• _Task to complete_
Please restate, exactly as written, the lines running from the beginning of the material through the line that has "return tree.ray_cast(Vector((x +" in it.
──────────────────────────────
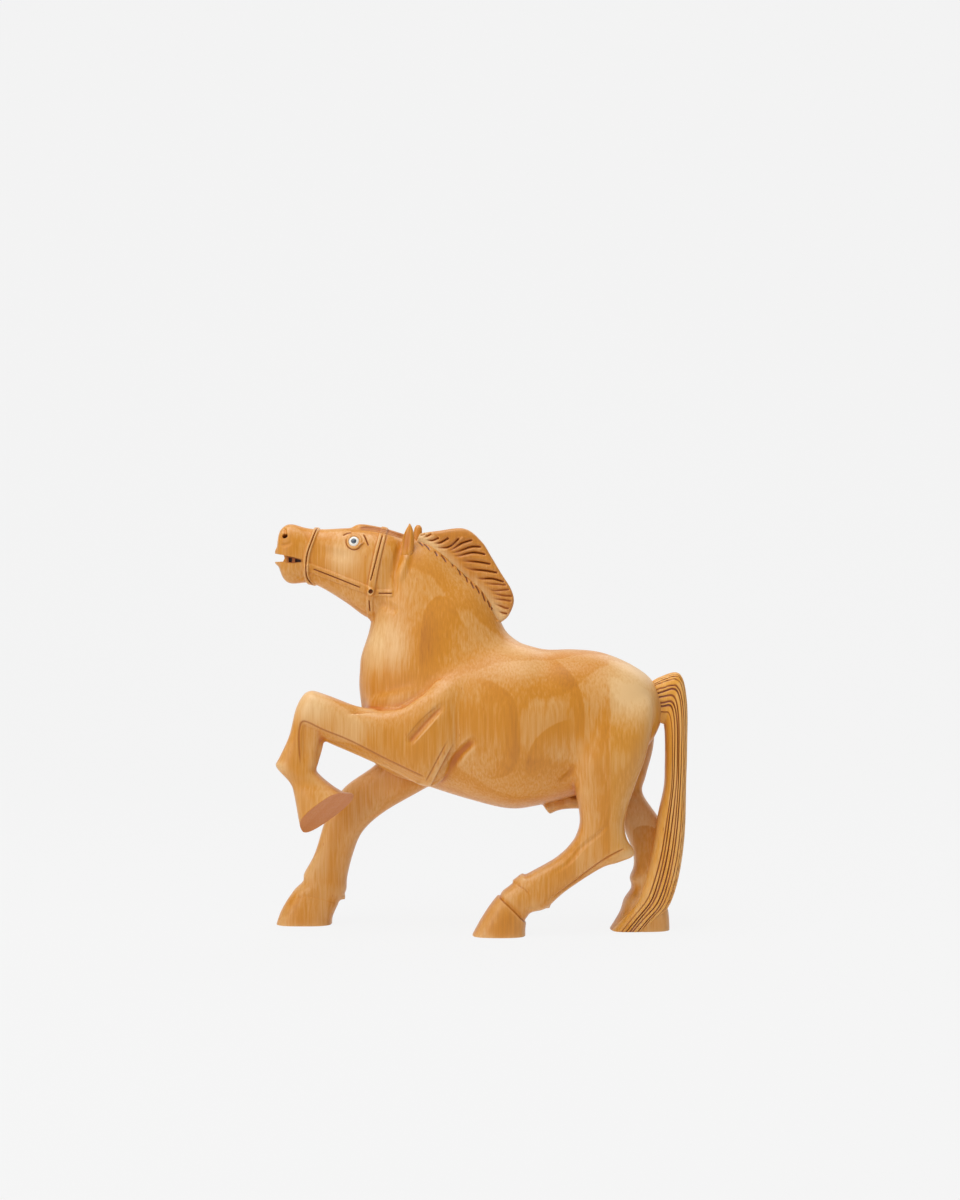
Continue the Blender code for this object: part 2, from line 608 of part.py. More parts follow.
def carved_blocks(parts, tools):
    """The carved body parted along its glue lines, by block name."""
    body = carved_body(tools)
    for kerf in saw_kerfs(tools):
        combine(body, kerf, "DIFFERENCE")
    pieces = [body_of("block", body, island, parts) for island in islands(body)]
    bpy.data.objects.remove(body, do_unlink=True)
    blocks = {}
    for name, place in BLOCK_CENTRES.items():
        block = next(piece for piece in pieces if contains(piece, place))
        if block in blocks.values():
            raise ValueError(f"{name} was not parted from {block.name}")
        block.name = name
        block.data.materials.append(carved_wood(name))
        blocks[name] = block
    if len(blocks) != len(pieces):
        raise ValueError(f"{len(pieces)} blocks were cut where {len(blocks)} are named")
    return blocks


def surface_frame(obj, x, z, side):
    """The point and outward normal where a line along Y meets a side of the object."""
    bm = bmesh.new()
    bm.from_mesh(obj.data)
    tree = BVHTree.FromBMesh(bm)
    bm.free()
    reach = EYE_DIAMETER / 2

    def hit(dx, dz):
        return tree.ray_cast(Vector((x + dx, side * TRUNK_WIDTH, z + dz)), (0, -side, 0))[0]

    across = hit(reach, 0) - hit(-reach, 0)
    upward = hit(0, reach) - hit(0, -reach)
    normal = across.cross(upward).normalized()
    return hit(0, 0), normal if normal.y * side > 0 else -normal


def carve_bridle(head, tools):
    """Add the bridle's straps in low relief and drill its rosettes."""
    paths = [slab(name, line, STRAP_WIDTH, -HEAD_WIDTH, HEAD_WIDTH, tools)
             for name, line in STRAPS.items()]
    for path in paths[1:]:
        combine(paths[0], path, "UNION")
    relief = loft("bridle", HEAD, HEAD_WIDTH, 0, tools, HEAD_SQUARENESS, STRAP_HEIGHT,
                  points=BRIDLE_POINTS, steps=STEPS_PER_SMALL_RIB)
    combine(as_cutter(relief), paths[0], "INTERSECT")
    combine(head, relief, "UNION")
    for side in (-1, 1):
        place, normal = surface_frame(head, ROSETTE_X, ROSETTE_Z, side)
        hole = cylinder(f"rosette_hole_{side}", place, normal, ROSETTE_HOLE,
                        2 * STRAP_HEIGHT + ROSETTE_HOLE, tools)
        combine(head, as_cutter(hole), "DIFFERENCE")


def carve_mouth(head, tools):
    """Open the mouth, leaving a row of teeth set back behind the lips."""
    corner_x = MOUTH_X + MOUTH_LENGTH
    corner_z = MOUTH_Z + MOUTH_SLOPE * MOUTH_LENGTH
    lips = [(MOUTH_X / MM, (MOUTH_Z + MOUTH_OPENING / 2) / MM), (corner_x / MM, corner_z / MM),
            (MOUTH_X / MM, (MOUTH_Z - MOUTH_OPENING / 2) / MM)]
    opening = prism("mouth", lips, -HEAD_WIDTH, HEAD_WIDTH, tools)
    teeth_x = MOUTH_X + TEETH_SETBACK
    core = prism("teeth", [(teeth_x / MM, (MOUTH_Z + MOUTH_OPENING) / MM),
                           (corner_x / MM, (MOUTH_Z + MOUTH_OPENING) / MM),
                           (corner_x / MM, (MOUTH_Z - 2 * MOUTH_OPENING) / MM),
                           (teeth_x / MM, (MOUTH_Z - 2 * MOUTH_OPENING) / MM)],
                 -TEETH_WIDTH / 2, TEETH_WIDTH / 2, tools)
    x = teeth_x + TOOTH_WIDTH
    while x < corner_x - TOOTH_WIDTH:
        for side in (-1, 1):
            line = ((x / MM, (MOUTH_Z - 2 * MOUTH_OPENING) / MM),
                    (x / MM, (MOUTH_Z + 2 * MOUTH_OPENING) / MM))
            notch = slab("tooth_gap", line, TOOTH_GAP, side * TEETH_WIDTH / 2 - TOOTH_GAP,
                         side * TEETH_WIDTH / 2 + TOOTH_GAP, tools)
            combine(core, notch, "DIFFERENCE")
        x += TOOTH_WIDTH
    combine(opening, core, "DIFFERENCE")
    combine(head, opening, "DIFFERENCE")


def drill_nostrils(head, tools):
    """Drill a nostril in each side of the muzzle."""
    for side in (-1, 1):
        place, normal = surface_frame(head, NOSTRIL_X, NOSTRIL_Z, side)
        hole = cylinder(f"nostril_{side}", place, normal, NOSTRIL_DIAMETER,
                        2 * NOSTRIL_DEPTH, tools)
        combine(head, as_cutter(hole), "DIFFERENCE")


def lid_ring(name, place, normal, tools):
    """The raised rim carved round an eye."""
    bpy.ops.mesh.primitive_torus_add(
        major_segments=18, minor_segments=6, major_radius=(LID_DIAMETER - LID_THICKNESS) / 2,
        minor_radius=LID_THICKNESS / 2)
    ring = bpy.context.object
    ring.name = name
    turn = Vector((0, 0, 1)).rotation_difference(normal).to_matrix().to_4x4()
    ring.data.transform(Matrix.Translation(place) @ turn)
    for group in list(ring.users_collection):
        group.objects.unlink(ring)
    tools.objects.link(ring)
    return as_cutter(ring)


def set_eyes(head, parts, tools):
    """Let a white disc and its dark pupil into each side of the head."""
    for side, hand in ((-1, "left"), (1, "right")):
        place, normal = surface_frame(head, EYE_X, EYE_Z, side)
        face = place + normal * EYE_PROUD
        combine(head, lid_ring(f"{hand}_lid", place, normal, tools), "UNION")
        socket = cylinder(f"{hand}_socket", place, normal, EYE_DIAMETER + 2 * GLUE_GAP,
                          2 * (EYE_DEPTH - EYE_PROUD + GLUE_GAP), tools, EYE_SIDES)
        combine(head, as_cutter(socket), "DIFFERENCE")
        eye = cylinder(f"{hand}_eye", face - normal * EYE_DEPTH / 2, normal, EYE_DIAMETER,
                       EYE_DEPTH, parts, EYE_SIDES)
        recess = cylinder(f"{hand}_pupil_recess", face, normal, PUPIL_DIAMETER + 2 * GLUE_GAP,
                          2 * (PUPIL_DEPTH + GLUE_GAP), tools, EYE_SIDES)
        combine(eye, as_cutter(recess), "DIFFERENCE")
        eye.data.materials.append(material(f"{hand}_white_inlay", "#EDEBE4", POLISHED))
        pupil = cylinder(f"{hand}_pupil", face - normal * PUPIL_DEPTH / 2, normal,
                         PUPIL_DIAMETER, PUPIL_DEPTH, parts, EYE_SIDES)
        pupil.data.materials.append(material(f"{hand}_dark_inlay", "#3A3F47", POLISHED))


def set_ears(seats, parts, tools):
    """Carve each ear with its hollow front and let its root into the head."""
    for side, hand, ribs in ((-1, "left", LEFT_EAR), (1, "right", RIGHT_EAR)):
        y = side * EAR_Y
        ear = loft(f"{hand}_ear", ribs, EAR_WIDTH, y, parts, EAR_SQUARENESS,
                   points=EAR_POINTS, steps=STEPS_PER_SMALL_RIB)
        hollow = loft(f"{hand}_ear_hollow", ribs[2:], EAR_WIDTH, y, tools, EAR_SQUARENESS,
                      -EAR_WALL, points=EAR_POINTS, steps=STEPS_PER_SMALL_RIB)
        seat = loft(f"{hand}_ear_seat", ribs, EAR_WIDTH, y, tools, EAR_SQUARENESS,
                    GLUE_GAP, points=EAR_POINTS, steps=STEPS_PER_SMALL_RIB)
        hollow.data.transform(Matrix.Translation((-EAR_HOLLOW, side * EAR_HOLLOW, 0)))
        combine(ear, as_cutter(hollow), "DIFFERENCE")
        ear.data.materials.append(carved_wood(ear.name))
        for block in seats:
            combine(block, as_cutter(seat), "DIFFERENCE")


def lock_groove(phase, depth):
    """How deep a rounded lock of hair falls away towards its next groove."""
    return depth * (1 - abs(sin(pi * phase))) ** 2


def tail_groove(section, angle):
    """Grooves down the tail's back and sides; the side towards the legs stays smooth."""
    if cos(angle) > TAIL_SMOOTH_SHARE:
        return 0.0
    return lock_groove(TAIL_LOCKS * angle / (2 * pi), TAIL_GROOVE)


def mane_groove(section, angle):
    """Grooves from the crest to a plain rim along the mane's edge."""
    across = abs(sin(angle))
    if across < MANE_RIM_SHARE:
        return 0.0
    return lock_groove(MANE_LOCKS * section, MANE_GROOVE)


def set_tail(seats, ground, parts, tools):
    """Carve the tail and let its root and its far side into what they touch."""
    seat = as_cutter(loft("tail_seat", TAIL, TAIL_WIDTH, TAIL_OFFSET, tools,
                          TAIL_SQUARENESS, GLUE_GAP, steps=STEPS_PER_SMALL_RIB))
    for block in seats:
        combine(block, seat, "DIFFERENCE")
    tail = loft("tail", TAIL, TAIL_WIDTH, TAIL_OFFSET, parts, TAIL_SQUARENESS,
                points=3 * TAIL_LOCKS, steps=STEPS_PER_SMALL_RIB, groove=tail_groove)
    combine(tail, ground, "DIFFERENCE")
    tail.data.materials.append(carved_wood("tail", "#C98A4B"))


def set_mane(seats, parts, tools):
    """Carve the mane and let its base into the crest."""
    seat = as_cutter(loft("mane_seat", MANE, MANE_THICKNESS, 0, tools, MANE_SQUARENESS,
                          GLUE_GAP, points=MANE_POINTS, steps=STEPS_PER_SMALL_RIB))
    for block in seats:
        combine(block, seat, "DIFFERENCE")
    steps = 3 * MANE_LOCKS // (len(MANE) - 1) + 1
    mane = loft("mane", MANE, MANE_THICKNESS, 0, parts, MANE_SQUARENESS,
                points=MANE_POINTS, steps=steps, groove=mane_groove)
    mane.data.materials.append(carved_wood("mane", "#C98A4B"))


def set_dowels(blocks, parts, tools):
    """Drill the two blocks of each joint and drop its dowel in."""
    for name, (x, y, z, axis, halves) in DOWELS.items():
        centre = Vector((x * MM, y, z * MM))
        hole = cylinder(f"{name}_hole", centre, axis, DOWEL_DIAMETER + 2 * GLUE_GAP,
                        DOWEL_LENGTH + 2 * GLUE_GAP, tools)
        for half in halves:
            combine(blocks[half], as_cutter(hole), "DIFFERENCE")
        dowel = cylinder(name, centre, axis, DOWEL_DIAMETER, DOWEL_LENGTH, parts)
        dowel.data.materials.append(material(f"beech_{name}", "#C9A27A", PLAIN))


def merge_flat_facets(piece):
    """Merge facets that lie in one plane, and split the result into triangles."""
    bm = bmesh.new()
    bm.from_mesh(piece.data)
    bmesh.ops.dissolve_limit(bm, angle_limit=FLAT_ANGLE, verts=bm.verts, edges=bm.edges)
    bmesh.ops.triangulate(bm, faces=bm.faces)
    bm.to_mesh(piece.data)
    bm.free()


def main():
    clear_scene()
    parts = collection("carved_wooden_horse")
    tools = collection("cutters")
    blocks = carved_blocks(parts, tools)
    head, neck, rump = blocks["head"], blocks["neck"], blocks["rump"]
    carve_bridle(head, tools)
    carve_mouth(head, tools)
    drill_nostrils(head, tools)
    set_eyes(head, parts, tools)
    set_ears((head, neck), parts, tools)
    set_mane((head, neck), parts, tools)
    set_tail((rump, blocks["right_hind_leg"]), bpy.data.objects["ground"], parts, tools)
    set_dowels(blocks, parts, tools)
    for piece in parts.objects:
        merge_flat_facets(piece)
        piece.data.shade_smooth()
        piece.data.set_sharp_from_angle(angle=SHARP_ANGLE)


main()
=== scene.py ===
"""Looks of a carved wooden horse: its finely carved blocks, its finishes and the studio.

The figure is carved from glued-up blocks of pale wood. The blocks are modelled together as
one smooth body, the carver's lines are cut into it, and it is then parted along the glue
lines. Sizes are in millimetres unless a name says otherwise. A route or a rib is given in
the side view, as (x, z), with the horse facing -X and its near side towards -Y.
"""
import logging
from dataclasses import dataclass, replace
from enum import Enum
from math import cos, pi, radians, sin
from typing import Iterable, Sequence

import bmesh
import bpy
import numpy as np
from bmesh.types import BMEdge, BMesh, BMFace, BMVert
from bpy.types import Material, NodeSocket, NodeTree, Object
from mathutils import Matrix, Vector
from mathutils.bvhtree import BVHTree


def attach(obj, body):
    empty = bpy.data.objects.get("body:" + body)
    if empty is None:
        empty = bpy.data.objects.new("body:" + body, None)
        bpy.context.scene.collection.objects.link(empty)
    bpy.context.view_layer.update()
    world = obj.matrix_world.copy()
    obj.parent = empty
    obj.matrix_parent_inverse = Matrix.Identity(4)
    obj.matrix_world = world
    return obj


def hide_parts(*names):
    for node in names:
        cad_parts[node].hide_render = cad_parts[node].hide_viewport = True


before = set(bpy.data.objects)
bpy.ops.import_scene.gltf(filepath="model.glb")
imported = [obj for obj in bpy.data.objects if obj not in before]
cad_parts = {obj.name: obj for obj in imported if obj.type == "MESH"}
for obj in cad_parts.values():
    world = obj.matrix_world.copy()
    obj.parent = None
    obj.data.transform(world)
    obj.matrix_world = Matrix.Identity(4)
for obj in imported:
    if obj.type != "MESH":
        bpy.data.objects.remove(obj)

MM = 0.001
BODY = "root"
Point = tuple[float, float]
Rib = tuple[float, ...]

# Half the width of a steep wall, so that the skin's squares can follow it.
WALL = 0.35
# How far past a stroke's edge the skin is still looked at, and still made finer.
LOOKED_AT = 0.5
REFINED = 0.6
# A stroke wider than this, on each side of its line, needs no finer skin.
WIDEST_REFINED = 2.5
# A stroke of one side fades in as the normal's Y goes from the first to the second.
SIDE_FADE = (0.05, 0.35)
# How near a place counts as on a cutting plane, as another place, and on a cutter's wall, in
# metres.
ON_PLANE = 1e-7
SAME_PLACE = 1e-6
ON_WALL = 2e-6

log = logging.getLogger("carved_horse")


class Form(Enum):
    """The cross-section that a stroke of the tool leaves."""
    VEE = "a sharp groove"
    ROUND = "a rounded groove"
    BAND = "a flat band with steep sides"
    STEP = "a wall on the line, running out softly to the left of it"
    BEVEL = "a slope that starts on the line and falls away to the right of it"


class Side(Enum):
    """Which side of the horse a stroke is on, as the sign of Y."""
    NEAR = -1
    FAR = 1
    ROUND = 0


def smoothstep(low: float, high: float, value: np.ndarray) -> np.ndarray:
    """A soft ramp from 0 at low to 1 at high."""
    t = np.clip((value - low) / (high - low), 0.0, 1.0)
    return t * t * (3 - 2 * t)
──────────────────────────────
• _Problem solution_
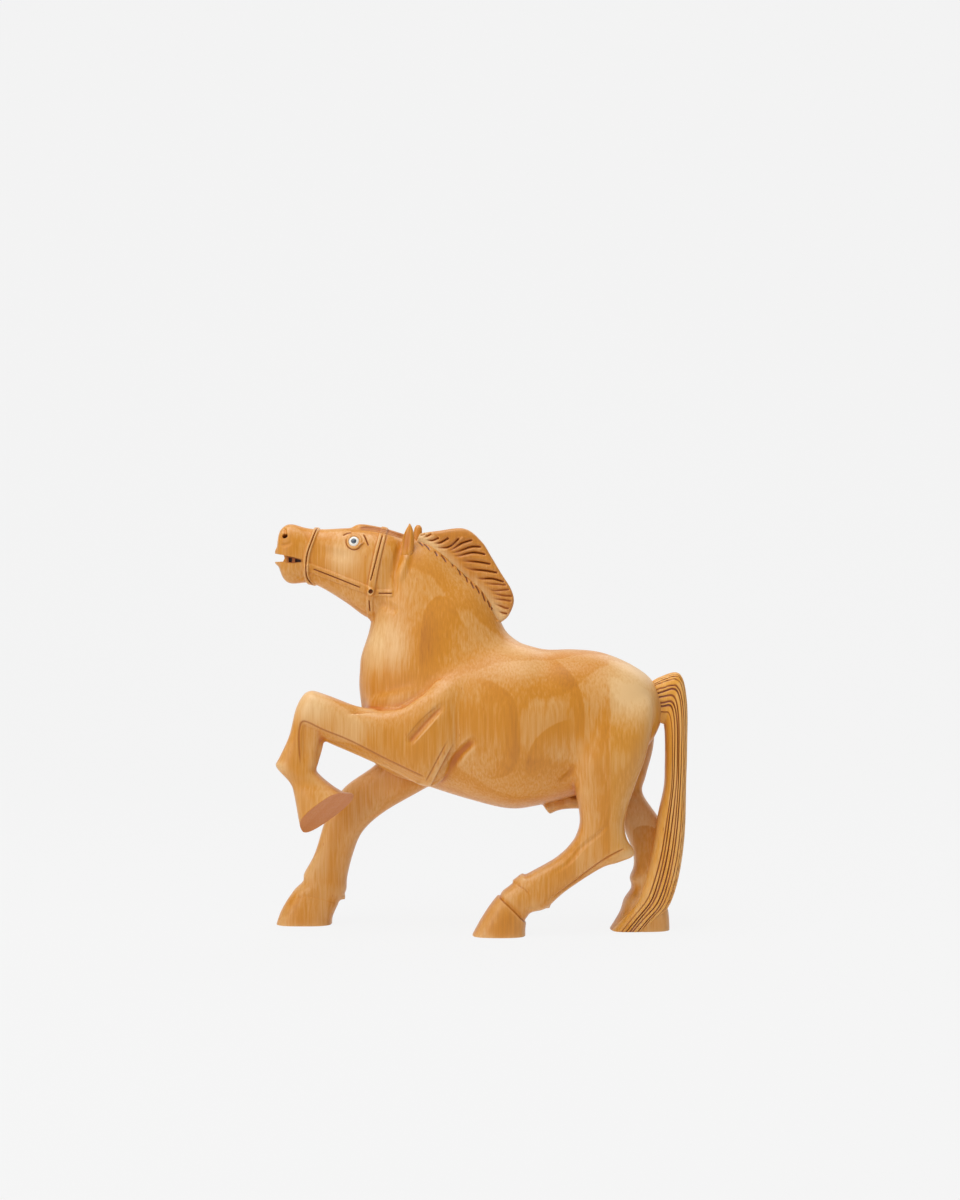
Continue the Blender code for this object: part 2, from line 608 of part.py. More parts follow.
def carved_blocks(parts, tools):
    """The carved body parted along its glue lines, by block name."""
    body = carved_body(tools)
    for kerf in saw_kerfs(tools):
        combine(body, kerf, "DIFFERENCE")
    pieces = [body_of("block", body, island, parts) for island in islands(body)]
    bpy.data.objects.remove(body, do_unlink=True)
    blocks = {}
    for name, place in BLOCK_CENTRES.items():
        block = next(piece for piece in pieces if contains(piece, place))
        if block in blocks.values():
            raise ValueError(f"{name} was not parted from {block.name}")
        block.name = name
        block.data.materials.append(carved_wood(name))
        blocks[name] = block
    if len(blocks) != len(pieces):
        raise ValueError(f"{len(pieces)} blocks were cut where {len(blocks)} are named")
    return blocks


def surface_frame(obj, x, z, side):
    """The point and outward normal where a line along Y meets a side of the object."""
    bm = bmesh.new()
    bm.from_mesh(obj.data)
    tree = BVHTree.FromBMesh(bm)
    bm.free()
    reach = EYE_DIAMETER / 2

    def hit(dx, dz):
        return tree.ray_cast(Vector((x + dx, side * TRUNK_WIDTH, z + dz)), (0, -side, 0))[0]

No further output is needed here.